Cuban Salad, photo:ithinkx

“Cuban cuisine is rich in terms of its food, but frying prevails as a cooking method. It does not employ sautéing or boiling to season food with aromatic plants. It is lavish in dessert recipes, which can be positive, but is also negative because these entail consuming large quantities of sugar. Moreover, our diet does not value eating enough vegetables, and it is more common to consume fruits in the form of sweets. I don’t think that agricultural monoculture helped us with achieving variety.

“When we looked at the format of the program, we thought there were many possibilities for enriching it, especially by making information known about the benefits of plants and the alternative styles of Cuban eating. We need to learn how to extend the spectrum of meals, because many taboos and much ignorance exist as to what should be a balanced diet.

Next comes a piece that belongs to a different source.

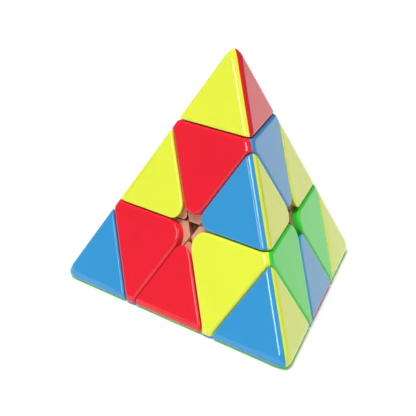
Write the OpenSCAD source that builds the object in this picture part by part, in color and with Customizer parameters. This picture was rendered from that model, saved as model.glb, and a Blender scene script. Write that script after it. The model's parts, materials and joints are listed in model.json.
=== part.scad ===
// Pyramid twisty puzzle: four layers that turn about the four corners, and a small tip on each corner.
// The origin is the centre of the core, where all four turning axes meet. +Z points at the top corner.

/* [Size] */
// Length of a side, measured over its rounded corners
side_len = 98; // [90:1:110]
// Rounding of the long edges and of the corners
round_r = 1.8; // [1.5:0.1:2.2]

/* [Cuts] */
// Gap between neighbouring pieces
gap = 0.4; // [0.3:0.05:0.5]
// How far a layer's cut lies outside the third of the face's distance from the centre
cut_out = 0.45; // [0:0.05:0.6]
// How far a tip's cut lies beyond the third of the side
neck = 1; // [0.8:0.1:1.6]

/* [Tiles] */
// Thickness of a coloured tile
tile_t = 2.4; // [2:0.1:2.8]
// How far an edge tile's corner stays short of the face centre
edge_hole = 5.4; // [4:0.1:6]
// How far an axial tile's corner stays short of the face centre
axial_hole = 4.1; // [3:0.1:5]
// How far an edge piece's end stays short of its sharp corner
end_trim = 2.5; // [2:0.1:3]

/* [Inner bodies] */
// Wall thickness of the moulded inner bodies
wall = 1.6; // [1.2:0.1:2]
// Outer radius of the edge pieces' feet, which ride under the axial pieces
foot_r = 15.5; // [15:0.1:16]
// Thickness of the feet
foot_t = 3.5; // [3:0.1:3.6]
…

“I don’t use products that are outside of the reach of most of us. Instead, I motivate people to introduce seldom-explored combinations, since cooking can become very repetitive. Recently I prepared some ñoquis (sweet potato meatballs) instead of the original made from white potatoes, and they were exquisite.

“The process of “transcultural” exchange in international cooking has now given everything a lot of alternatives, so making sweet potato ñoquis is a way to updating cooking; it is also using a food that was cultivated by our indigenous predecessors long ago. Likewise, sweet potatoes were affected very little by the hurricanes, so it is necessary to learn how to cook them in a manner other than boiling and frying.

What is paradoxical is that now the sweet potato is considered a prestigious food worldwide for the presence of beta-carotenes, their high anti-oxidant properties. However, here we use them mainly to feed pigs and dogs. This type of thinking is what we want and must help to break in the Cuban diet.”